Buying a house and lot in the Philippines is a big step, and understanding your mortgage loan is key to making it a successful one. This guide walks you through essential mortgage terms you need to know, helping you navigate the process with confidence and avoid potential pitfalls. Think of this as your friendly cheat sheet to understanding all that confusing loan jargon!

Why Understanding Mortgage Loan Terms is Super Important

Imagine buying a new gadget without reading the instruction manual – you might end up using it wrong or even breaking it! Mortgages are the same. Understanding terms like interest rates, loan tenure, and amortization schedules helps you make smart choices. It ensures you’re not just signing up for overwhelming debt, but instead, investing in a home that fits your budget and financial goals. This knowledge empowers you to compare loan offers, negotiate better deals (potentially saving you thousands of pesos!), and ultimately, secure a home loan tailored to your situation. In short, it’s about being in control and making informed decisions.

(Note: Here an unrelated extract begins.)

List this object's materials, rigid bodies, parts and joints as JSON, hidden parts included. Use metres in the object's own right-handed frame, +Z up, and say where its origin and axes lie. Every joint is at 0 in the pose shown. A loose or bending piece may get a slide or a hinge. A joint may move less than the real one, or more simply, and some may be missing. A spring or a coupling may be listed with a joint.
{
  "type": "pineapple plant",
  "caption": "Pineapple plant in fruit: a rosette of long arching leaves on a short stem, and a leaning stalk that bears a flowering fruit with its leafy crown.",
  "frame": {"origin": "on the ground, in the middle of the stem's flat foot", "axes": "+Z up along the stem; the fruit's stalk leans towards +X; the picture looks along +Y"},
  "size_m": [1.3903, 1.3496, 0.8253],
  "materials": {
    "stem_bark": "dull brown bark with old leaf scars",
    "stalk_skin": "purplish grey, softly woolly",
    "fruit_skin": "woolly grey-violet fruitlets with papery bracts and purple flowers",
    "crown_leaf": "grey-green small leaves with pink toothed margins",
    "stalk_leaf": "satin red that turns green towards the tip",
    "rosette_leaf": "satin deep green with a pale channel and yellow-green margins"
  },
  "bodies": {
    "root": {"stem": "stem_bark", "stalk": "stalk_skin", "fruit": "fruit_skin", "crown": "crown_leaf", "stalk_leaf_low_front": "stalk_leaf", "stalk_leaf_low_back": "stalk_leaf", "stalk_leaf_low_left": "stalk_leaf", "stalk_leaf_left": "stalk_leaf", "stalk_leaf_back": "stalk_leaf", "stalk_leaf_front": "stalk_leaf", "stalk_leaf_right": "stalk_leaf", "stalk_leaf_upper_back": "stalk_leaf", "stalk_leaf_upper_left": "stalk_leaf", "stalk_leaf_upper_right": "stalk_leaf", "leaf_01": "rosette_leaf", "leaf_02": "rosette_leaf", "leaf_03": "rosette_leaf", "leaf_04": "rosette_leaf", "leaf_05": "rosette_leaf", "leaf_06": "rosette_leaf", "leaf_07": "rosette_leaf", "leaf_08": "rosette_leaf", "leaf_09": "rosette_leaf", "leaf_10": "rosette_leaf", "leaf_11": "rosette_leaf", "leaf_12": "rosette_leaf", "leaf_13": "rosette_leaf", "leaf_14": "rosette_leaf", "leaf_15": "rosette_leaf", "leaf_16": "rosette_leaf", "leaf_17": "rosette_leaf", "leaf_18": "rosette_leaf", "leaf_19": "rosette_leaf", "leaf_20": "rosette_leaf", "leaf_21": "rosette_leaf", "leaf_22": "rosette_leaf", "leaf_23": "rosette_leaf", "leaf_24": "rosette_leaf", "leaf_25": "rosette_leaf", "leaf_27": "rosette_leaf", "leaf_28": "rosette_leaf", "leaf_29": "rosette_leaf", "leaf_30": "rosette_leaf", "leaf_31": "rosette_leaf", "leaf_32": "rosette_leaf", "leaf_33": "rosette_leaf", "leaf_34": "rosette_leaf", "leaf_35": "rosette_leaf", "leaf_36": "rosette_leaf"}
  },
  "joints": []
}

Essential Mortgage Loan Terms Explained

Let’s break down the most important mortgage loan terms in a way that’s easy to grasp:

Principal

The principal is simply the amount of money you borrow from the bank or lender to buy your house. It’s the initial loan amount, excluding any interest or fees. Think of it as the actual price of the house you’re financing,minus your down payment.

Interest Rate

The interest rate is the percentage the lender charges you for borrowing the money. It’s how they make money off the loan. This can be a fixed interest rate, meaning it stays the same throughout the loan term, or a variable interest rate, which can fluctuate based on market conditions. Understanding the difference is vital. A fixed rate offers predictable monthly payments, while a variable rate might start lower but could increase over time. The Bangko Sentral ng Pilipinas (BSP), for instance, closely monitors interest rate trends BSP; shifts in policy can influence variable rates.

Loan Term

The loan term is the length of time you have to repay the loan, usually expressed in years (e.g., 10 years, 20 years, 30 years). A shorter loan term means higher monthly payments but lower total interest paid over the life of the loan. A longer loan term results in lower monthly payments but higher total interest paid. Choosing the right loan term depends on your financial capacity and long-term goals. Consider this: if you can afford higher monthly payments, a shorter term will save you money in the long run. However, if you prefer lower monthly payments for better cash flow, a longer term might be a better fit.

Down Payment

The down payment is the amount of money you pay upfront when buying the house. It’s a percentage of the total purchase price, and the remaining amount is financed through the mortgage. Typically, in the Philippines, down payments can range from 10% to 30% or more of the property’s value. A larger down payment means you borrow less money, resulting in lower monthly payments and potentially better interest rates. It also reduces the lender’s risk, making it easier to get approved for a loan.

Amortization

Amortization refers to the process of gradually paying off your mortgage loan over the loan term. Each monthly payment (amortization) is a combination of principal and interest. In the early years of the loan, a larger portion of your payment goes towards interest, while later on, more goes towards the principal. Understanding your amortization schedule helps you see how much you’re paying towards interest versus principal each month and how quickly you’re building equity in your home. You can often request an amortization schedule from your lender.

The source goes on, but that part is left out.